Pigs which are not able to infect HEK293 cells or primary human cell in vitro appear to share certain characteristics, a reduced frequency of human‐tropic PERV‐A and PERV‐B sites, PERV sites with lower levels of RNA synthesis and a high frequency of sequence degeneracy. Pigs lacking the porcine‐tropic PERV‐C virus are also advantageous as they are incapable of producing PERV‐A/C recombinants which exhibit a higher human tropism and replication rate in human cells. Animals with these characteristics can be readily identified within the agricultural strain background and using current PCR screening and next‐generation sequencing methods thoroughly characterized and monitored. Recently, the CRISPR/Cas9 gene‐targeting method has been applied to PERV to engineer deletion/insertion mutations within the viral polymerase gene.31 This new technology further reduces the potential of PERV infection and recombination, but the frequency of karyotype anomalies raises new concerns of unforeseen genomic changes.32 The live birth of CRISP/Cas9 PERV polymerase‐engineered pigs, derived from PERV‐C‐negative fibroblast with no known PERV infectivity, is encouraging, but further analysis of these animals is necessary to exclude such unanticipated genetic effects.32

A degenerate constellation of PERV sites, naturally occurring or engineered, does not mean that the chance of infection from these tissues is zero, as recombination between different PERV sites, between PERV and other porcine endogenous retroviruses,33 or between PERV and human retroviruses could theoretically result in a functional virus, but if it occurred would be at low frequency34 with minimal risk in clinical xenotransplantation. Selecting porcine donor tissue with fully degenerate PERV sequences does however reduce the in vitro frequency of infection from these tissues and thus is expected to proportionately reduce the likelihood of in vivo infection. If such an event occurred, in vitro studies have shown that human‐tropic PERV is susceptible to antiviral therapies,35, 36, 37 adding a prophylactic layer of therapeutic control to the donor preventative considerations described above.

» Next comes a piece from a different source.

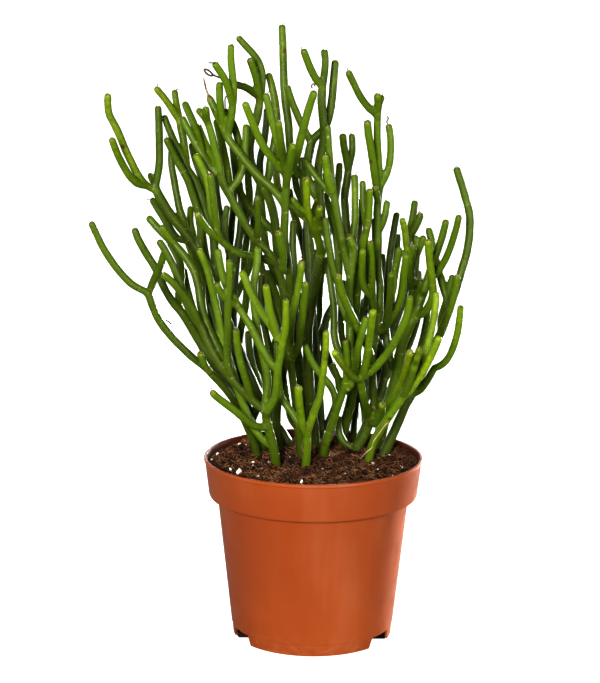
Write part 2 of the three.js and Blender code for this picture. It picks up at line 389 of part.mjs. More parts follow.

UNOS estimates that 20 people die each day on the transplant waiting list. This human loss is however an underestimate of the need for transplant organs as the chronic shortage of donor organs means that many patients who would benefit from transplantation are never placed on to the waiting list. In the last 20 years, a wealth of information on PERV and other porcine zoonotic pathogens has been generated resulting in the development of DPF barrier facilities, assays to monitor infectious zoonotic pathogens, including PERV, preventative strategies to severely limit the likelihood of PERV infection, and identification of therapeutics to treat the potential infection. While no single method can fully eliminate the theoretical risk that PERV presents, this matrix of preventative, monitoring, and therapeutic measures is a powerful rational basis to now support the clinical application of solid organ xenotransplantation.